Different skillsets are emerging as AI reshapes work
Across industries, I see 4 leadership capabilities separating teams that are gaining momentum from those that are stalling.
1) Internal systems orchestration
AI no longer sits in isolated functions. A model deployed in Customer Support impacts data quality for Sales. An enhanced forecasting system changes how Finance measures risk.
Leaders must understand how technological decisions reverberate across the organisation and not treat it as another “IT project”.
As McKinsey’s AI research shows, cross-functional orchestration is now a top predictor of AI impact.
2) Data maturity but without obsession
Leaders often assume that “more data” is the path to better AI. I was one of them.
In reality, leaders benefit from data pragmatism: focusing on the few signals that directly influence decisions.

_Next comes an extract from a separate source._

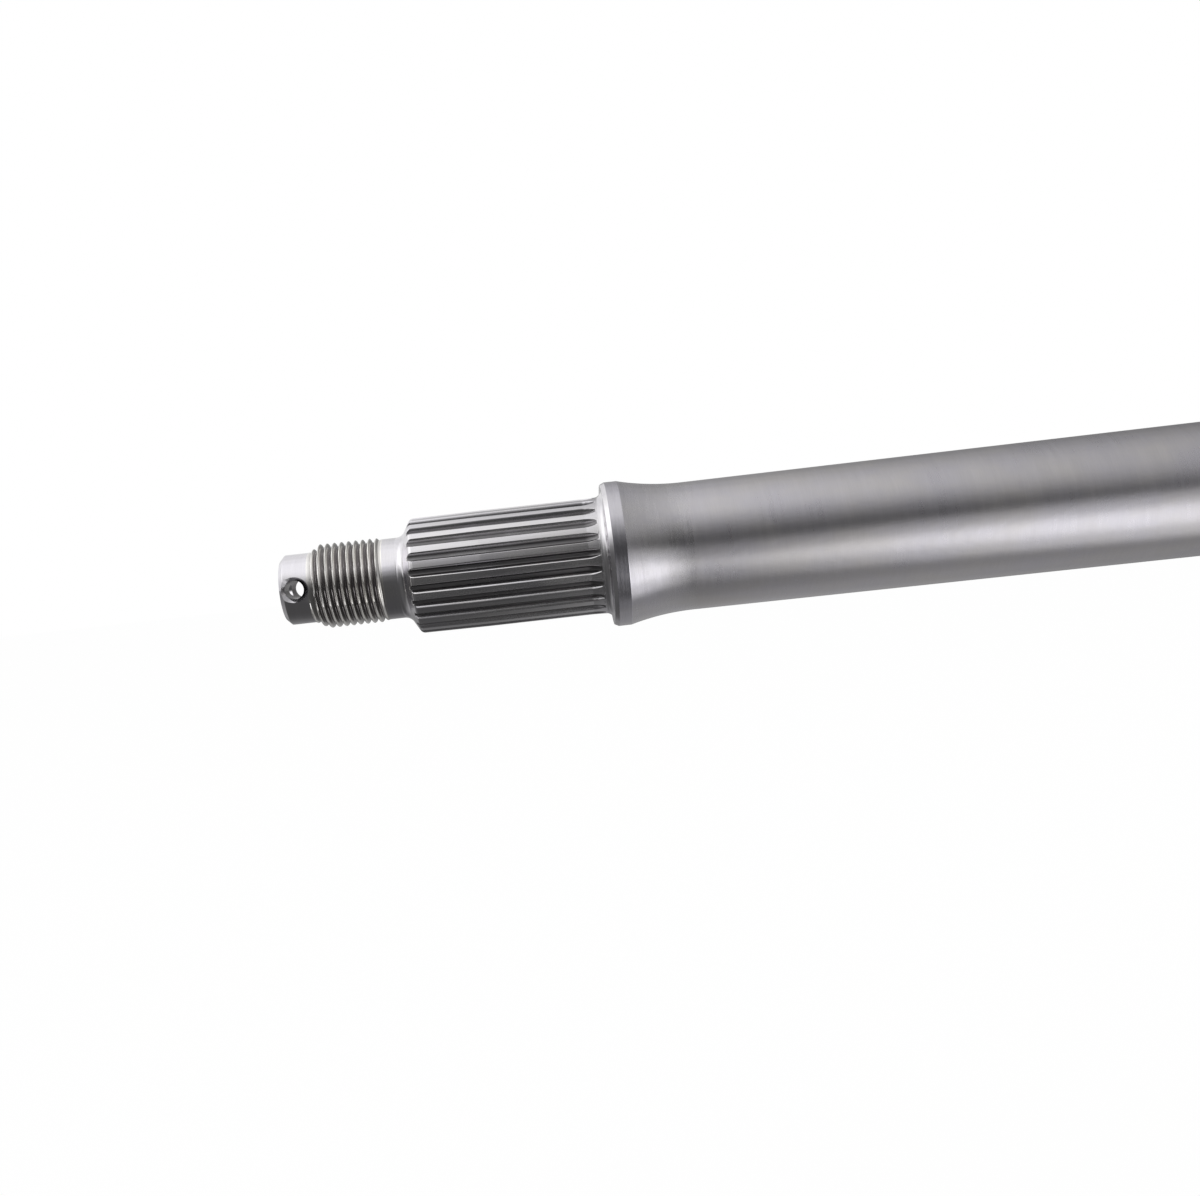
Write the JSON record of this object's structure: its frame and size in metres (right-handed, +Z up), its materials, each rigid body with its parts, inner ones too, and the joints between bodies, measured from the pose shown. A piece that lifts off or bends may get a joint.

HBR (Harvard Business Review) has written extensively about this shift: the competitive edge is not data volume, but clarity of data purpose.
3) Narrative setting
AI introduces ambiguity into previously stable processes. Ambiguity requires narrative. Teams move faster and with more intent when they understand the “why” and resistance lowers when the uncertainty is acknowledged.
In my experience and as we see in the markets today, leaders who articulate a coherent (AI) narrative create alignment and support long before they create outcomes or even articulate ROI (!).
4) ‘Cultural engineering’
AI isn’t just a technical transformation; it’s a cultural one.
Roles are changing. Decision boundaries are moving. Teams are experimenting more openly.
Leaders must shape cultures that can absorb continuous iteration while preserving psychological safety and accountability.
Organisations that treat AI as a cultural shift, not a tooling project will see greater traction.
You may have seen on the news that some businesses (i.e.: Meta to name the obvious one) now require their staff to embed AI in their daily workflows.
Why this newsletter exists
The pace of this transformation is accelerating and noise is increasing faster than insight.
Business and leaders need a space that is research-driven, reflective, and grounded in the real issues organisations are navigating and not hype cycles and media.
Leading in the Age of AI will focus on that intersection: leadership, culture, decision-making, and the organisational realities of AI-driven change.
Twice a month, this series will synthesise discussions I’m having on key topics in this space and will be backed up with research from credible sources, whilst adding practical, executive-level commentary.
Welcome, to this launch edition, the foundation for everything that follows.